Your task — Find each line holding "from" and copy it out.

Provided information —

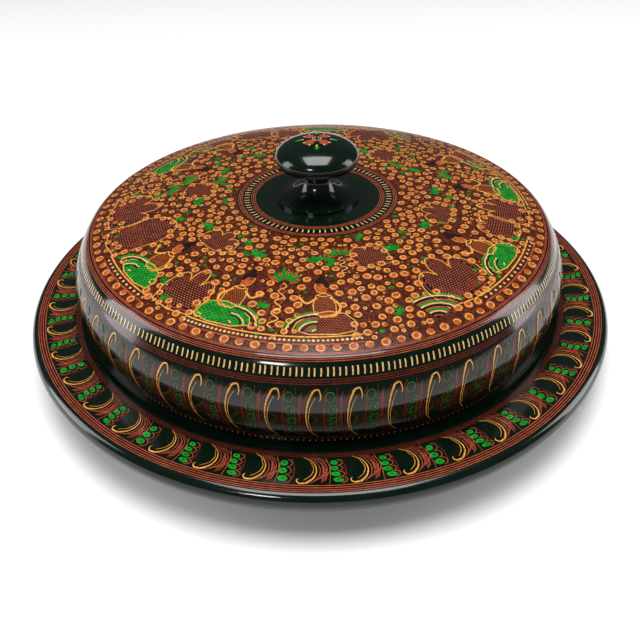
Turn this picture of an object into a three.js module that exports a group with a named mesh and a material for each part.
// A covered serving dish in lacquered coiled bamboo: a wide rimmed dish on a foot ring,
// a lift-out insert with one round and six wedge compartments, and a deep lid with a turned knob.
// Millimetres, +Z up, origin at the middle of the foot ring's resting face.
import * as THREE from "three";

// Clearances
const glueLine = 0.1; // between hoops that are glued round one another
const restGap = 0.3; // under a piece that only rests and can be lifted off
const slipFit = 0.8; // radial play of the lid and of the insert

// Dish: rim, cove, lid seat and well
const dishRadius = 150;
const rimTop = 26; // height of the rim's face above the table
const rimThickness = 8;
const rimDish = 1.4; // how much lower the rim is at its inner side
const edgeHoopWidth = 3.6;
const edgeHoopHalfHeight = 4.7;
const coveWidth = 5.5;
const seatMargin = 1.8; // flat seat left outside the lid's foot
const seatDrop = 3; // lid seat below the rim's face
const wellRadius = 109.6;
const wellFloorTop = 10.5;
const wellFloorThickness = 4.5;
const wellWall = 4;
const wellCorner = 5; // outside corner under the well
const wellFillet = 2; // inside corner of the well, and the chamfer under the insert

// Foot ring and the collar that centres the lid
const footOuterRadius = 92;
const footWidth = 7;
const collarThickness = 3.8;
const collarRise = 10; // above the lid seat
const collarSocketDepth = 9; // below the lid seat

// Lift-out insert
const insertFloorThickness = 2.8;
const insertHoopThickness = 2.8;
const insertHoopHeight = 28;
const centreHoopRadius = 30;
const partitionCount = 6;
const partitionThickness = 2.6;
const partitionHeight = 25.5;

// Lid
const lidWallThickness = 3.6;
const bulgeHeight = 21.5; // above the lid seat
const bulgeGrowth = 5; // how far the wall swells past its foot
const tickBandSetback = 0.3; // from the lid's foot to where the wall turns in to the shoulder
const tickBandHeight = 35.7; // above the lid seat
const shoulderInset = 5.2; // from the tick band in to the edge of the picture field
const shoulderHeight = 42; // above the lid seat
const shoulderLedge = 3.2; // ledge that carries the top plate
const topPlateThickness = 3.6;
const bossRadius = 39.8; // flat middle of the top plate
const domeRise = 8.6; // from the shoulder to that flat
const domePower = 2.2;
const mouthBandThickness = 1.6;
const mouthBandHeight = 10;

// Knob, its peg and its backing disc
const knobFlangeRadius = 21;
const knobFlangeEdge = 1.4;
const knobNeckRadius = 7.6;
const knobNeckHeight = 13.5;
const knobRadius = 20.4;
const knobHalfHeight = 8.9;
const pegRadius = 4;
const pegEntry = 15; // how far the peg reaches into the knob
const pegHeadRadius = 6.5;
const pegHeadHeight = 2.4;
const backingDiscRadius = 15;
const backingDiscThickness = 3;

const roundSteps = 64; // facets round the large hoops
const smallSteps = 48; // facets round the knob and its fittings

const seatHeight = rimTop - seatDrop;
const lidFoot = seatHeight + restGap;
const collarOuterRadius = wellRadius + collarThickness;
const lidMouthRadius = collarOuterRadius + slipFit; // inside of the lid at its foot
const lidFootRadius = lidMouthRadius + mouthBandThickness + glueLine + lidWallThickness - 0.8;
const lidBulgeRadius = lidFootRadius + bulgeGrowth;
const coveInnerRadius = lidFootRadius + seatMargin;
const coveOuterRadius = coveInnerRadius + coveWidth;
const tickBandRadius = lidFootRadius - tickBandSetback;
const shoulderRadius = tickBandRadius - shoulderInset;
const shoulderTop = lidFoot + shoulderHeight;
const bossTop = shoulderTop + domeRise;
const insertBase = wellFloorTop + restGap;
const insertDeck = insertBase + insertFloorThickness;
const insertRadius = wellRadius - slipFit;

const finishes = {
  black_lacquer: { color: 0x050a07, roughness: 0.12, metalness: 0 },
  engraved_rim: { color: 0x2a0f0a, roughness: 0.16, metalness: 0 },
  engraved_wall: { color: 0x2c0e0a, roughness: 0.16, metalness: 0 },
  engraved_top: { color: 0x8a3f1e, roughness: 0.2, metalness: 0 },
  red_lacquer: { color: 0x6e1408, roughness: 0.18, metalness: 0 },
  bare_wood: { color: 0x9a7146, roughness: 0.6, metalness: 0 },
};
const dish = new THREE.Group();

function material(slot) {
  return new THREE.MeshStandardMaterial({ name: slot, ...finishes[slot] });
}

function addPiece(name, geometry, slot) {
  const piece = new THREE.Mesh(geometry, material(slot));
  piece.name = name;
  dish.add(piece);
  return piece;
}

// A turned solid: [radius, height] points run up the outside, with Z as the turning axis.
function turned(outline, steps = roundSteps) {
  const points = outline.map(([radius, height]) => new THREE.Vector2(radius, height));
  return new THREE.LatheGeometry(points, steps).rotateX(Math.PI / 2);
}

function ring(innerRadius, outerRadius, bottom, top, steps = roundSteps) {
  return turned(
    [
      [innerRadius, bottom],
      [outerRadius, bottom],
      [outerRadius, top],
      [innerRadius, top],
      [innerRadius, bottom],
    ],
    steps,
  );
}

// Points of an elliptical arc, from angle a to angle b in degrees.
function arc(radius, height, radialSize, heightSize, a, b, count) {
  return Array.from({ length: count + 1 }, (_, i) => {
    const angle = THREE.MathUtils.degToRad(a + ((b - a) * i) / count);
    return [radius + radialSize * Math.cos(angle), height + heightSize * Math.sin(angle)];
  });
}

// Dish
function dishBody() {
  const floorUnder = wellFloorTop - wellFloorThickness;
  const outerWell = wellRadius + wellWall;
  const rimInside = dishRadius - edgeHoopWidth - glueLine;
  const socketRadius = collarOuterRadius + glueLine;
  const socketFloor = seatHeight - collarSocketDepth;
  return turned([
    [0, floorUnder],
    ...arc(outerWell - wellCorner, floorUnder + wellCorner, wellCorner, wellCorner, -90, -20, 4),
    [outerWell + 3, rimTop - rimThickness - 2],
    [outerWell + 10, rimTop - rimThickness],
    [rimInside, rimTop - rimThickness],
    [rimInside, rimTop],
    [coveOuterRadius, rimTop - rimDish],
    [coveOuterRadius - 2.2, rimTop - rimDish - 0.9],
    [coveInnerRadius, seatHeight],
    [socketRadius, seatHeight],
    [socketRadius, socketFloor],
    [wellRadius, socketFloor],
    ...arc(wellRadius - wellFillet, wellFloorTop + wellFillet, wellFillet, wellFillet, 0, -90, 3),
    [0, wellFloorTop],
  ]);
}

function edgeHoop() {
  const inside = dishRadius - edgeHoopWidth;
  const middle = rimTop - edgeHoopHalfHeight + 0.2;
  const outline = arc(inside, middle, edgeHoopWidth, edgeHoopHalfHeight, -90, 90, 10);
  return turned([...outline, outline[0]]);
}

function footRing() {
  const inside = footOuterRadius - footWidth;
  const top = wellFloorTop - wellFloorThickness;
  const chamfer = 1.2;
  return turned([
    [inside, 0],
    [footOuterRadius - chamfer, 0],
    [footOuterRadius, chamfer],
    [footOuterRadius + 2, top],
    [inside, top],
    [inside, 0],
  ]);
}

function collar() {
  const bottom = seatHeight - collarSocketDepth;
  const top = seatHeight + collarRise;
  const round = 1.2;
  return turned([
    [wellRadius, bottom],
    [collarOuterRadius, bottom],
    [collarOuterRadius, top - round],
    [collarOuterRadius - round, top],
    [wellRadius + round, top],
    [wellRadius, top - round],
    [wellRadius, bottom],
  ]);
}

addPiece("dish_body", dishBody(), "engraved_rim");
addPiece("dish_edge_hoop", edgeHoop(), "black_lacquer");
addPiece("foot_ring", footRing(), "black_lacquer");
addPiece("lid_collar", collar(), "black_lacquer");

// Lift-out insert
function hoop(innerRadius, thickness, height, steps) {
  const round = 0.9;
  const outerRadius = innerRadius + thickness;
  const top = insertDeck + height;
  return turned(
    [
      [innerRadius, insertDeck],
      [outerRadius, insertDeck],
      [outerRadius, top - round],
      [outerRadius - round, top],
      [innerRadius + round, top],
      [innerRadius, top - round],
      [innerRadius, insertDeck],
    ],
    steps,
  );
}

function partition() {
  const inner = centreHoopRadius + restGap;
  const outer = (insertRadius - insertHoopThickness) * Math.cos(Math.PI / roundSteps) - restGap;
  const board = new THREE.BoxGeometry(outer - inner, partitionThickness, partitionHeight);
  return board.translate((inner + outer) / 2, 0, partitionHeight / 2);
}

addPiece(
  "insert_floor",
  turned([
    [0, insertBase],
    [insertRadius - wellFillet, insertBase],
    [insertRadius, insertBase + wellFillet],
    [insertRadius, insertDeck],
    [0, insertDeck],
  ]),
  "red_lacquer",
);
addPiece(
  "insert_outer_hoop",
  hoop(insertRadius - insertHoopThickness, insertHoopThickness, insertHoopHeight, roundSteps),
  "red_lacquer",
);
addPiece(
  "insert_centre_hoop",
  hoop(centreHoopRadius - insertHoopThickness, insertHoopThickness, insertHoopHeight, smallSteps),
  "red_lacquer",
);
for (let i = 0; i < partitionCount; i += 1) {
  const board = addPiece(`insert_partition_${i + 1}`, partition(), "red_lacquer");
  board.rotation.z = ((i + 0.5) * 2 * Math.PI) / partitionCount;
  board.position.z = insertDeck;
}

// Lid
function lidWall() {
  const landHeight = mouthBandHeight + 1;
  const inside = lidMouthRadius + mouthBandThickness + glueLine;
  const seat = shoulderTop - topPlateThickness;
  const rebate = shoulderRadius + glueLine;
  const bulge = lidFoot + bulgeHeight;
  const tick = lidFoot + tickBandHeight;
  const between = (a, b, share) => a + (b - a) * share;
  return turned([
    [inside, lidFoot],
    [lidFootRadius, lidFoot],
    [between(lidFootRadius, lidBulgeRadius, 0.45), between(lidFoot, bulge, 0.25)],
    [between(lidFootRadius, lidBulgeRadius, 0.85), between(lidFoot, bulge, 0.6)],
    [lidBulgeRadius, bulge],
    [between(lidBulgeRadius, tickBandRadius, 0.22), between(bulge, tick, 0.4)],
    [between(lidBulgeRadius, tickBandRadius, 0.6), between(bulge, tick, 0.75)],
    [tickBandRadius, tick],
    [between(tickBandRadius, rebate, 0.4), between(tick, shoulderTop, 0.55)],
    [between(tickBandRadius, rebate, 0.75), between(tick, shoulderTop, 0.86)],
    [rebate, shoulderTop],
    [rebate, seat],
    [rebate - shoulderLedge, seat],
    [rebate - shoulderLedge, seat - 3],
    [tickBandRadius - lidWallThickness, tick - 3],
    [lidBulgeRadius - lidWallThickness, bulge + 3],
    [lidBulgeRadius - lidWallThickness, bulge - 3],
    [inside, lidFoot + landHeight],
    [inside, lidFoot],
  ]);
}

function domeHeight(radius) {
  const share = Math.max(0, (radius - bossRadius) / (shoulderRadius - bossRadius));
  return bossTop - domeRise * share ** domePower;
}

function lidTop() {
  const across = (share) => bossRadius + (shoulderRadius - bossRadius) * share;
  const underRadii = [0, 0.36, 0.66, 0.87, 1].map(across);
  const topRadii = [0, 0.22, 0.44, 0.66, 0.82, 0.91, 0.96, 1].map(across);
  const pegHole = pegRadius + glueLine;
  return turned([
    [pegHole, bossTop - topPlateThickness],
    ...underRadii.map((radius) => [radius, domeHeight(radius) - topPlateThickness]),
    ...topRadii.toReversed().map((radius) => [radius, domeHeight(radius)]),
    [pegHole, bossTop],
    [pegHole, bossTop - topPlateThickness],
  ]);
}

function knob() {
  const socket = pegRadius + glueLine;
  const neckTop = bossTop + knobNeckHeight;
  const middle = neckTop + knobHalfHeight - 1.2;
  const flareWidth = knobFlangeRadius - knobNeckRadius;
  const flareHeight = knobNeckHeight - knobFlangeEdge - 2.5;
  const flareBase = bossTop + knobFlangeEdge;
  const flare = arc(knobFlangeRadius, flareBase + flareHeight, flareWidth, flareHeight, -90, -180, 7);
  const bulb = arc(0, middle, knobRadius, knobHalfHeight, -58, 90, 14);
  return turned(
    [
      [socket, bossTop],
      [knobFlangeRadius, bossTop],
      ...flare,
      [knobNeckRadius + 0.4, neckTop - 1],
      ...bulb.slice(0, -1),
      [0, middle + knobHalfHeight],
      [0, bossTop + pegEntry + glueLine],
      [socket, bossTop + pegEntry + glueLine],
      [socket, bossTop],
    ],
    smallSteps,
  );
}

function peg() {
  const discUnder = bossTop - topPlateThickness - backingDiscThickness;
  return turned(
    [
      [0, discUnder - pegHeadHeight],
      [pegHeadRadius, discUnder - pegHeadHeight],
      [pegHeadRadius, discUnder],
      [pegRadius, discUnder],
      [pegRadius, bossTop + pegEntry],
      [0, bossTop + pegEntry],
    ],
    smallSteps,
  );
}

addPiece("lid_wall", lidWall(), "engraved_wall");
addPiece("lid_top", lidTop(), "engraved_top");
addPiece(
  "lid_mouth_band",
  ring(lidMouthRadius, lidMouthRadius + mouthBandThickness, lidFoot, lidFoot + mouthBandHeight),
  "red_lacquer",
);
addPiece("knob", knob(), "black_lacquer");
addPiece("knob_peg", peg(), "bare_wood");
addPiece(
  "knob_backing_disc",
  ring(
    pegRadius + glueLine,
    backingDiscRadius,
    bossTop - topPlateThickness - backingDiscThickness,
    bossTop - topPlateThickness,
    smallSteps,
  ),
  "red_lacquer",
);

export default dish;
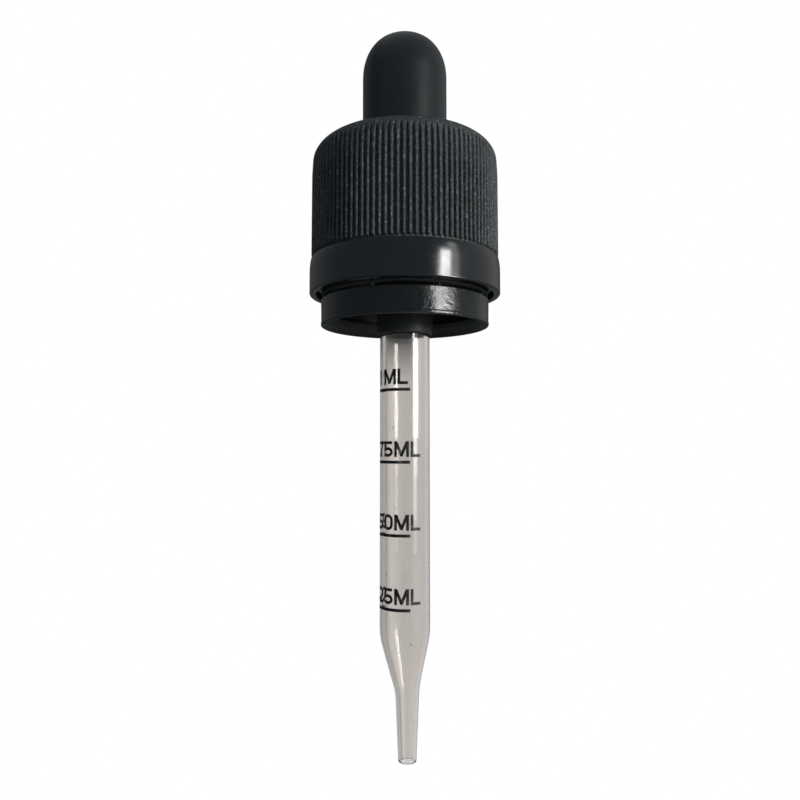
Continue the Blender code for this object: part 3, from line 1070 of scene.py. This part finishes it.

Answer to the problem —
import * as THREE from "three";
const tickBandSetback = 0.3; // from the lid's foot to where the wall turns in to the shoulder
const shoulderInset = 5.2; // from the tick band in to the edge of the picture field
const domeRise = 8.6; // from the shoulder to that flat
// Points of an elliptical arc, from angle a to angle b in degrees.
  return Array.from({ length: count + 1 }, (_, i) => {
Continue the Blender code for this object: part 3, from line 1070 of scene.py. This part finishes it.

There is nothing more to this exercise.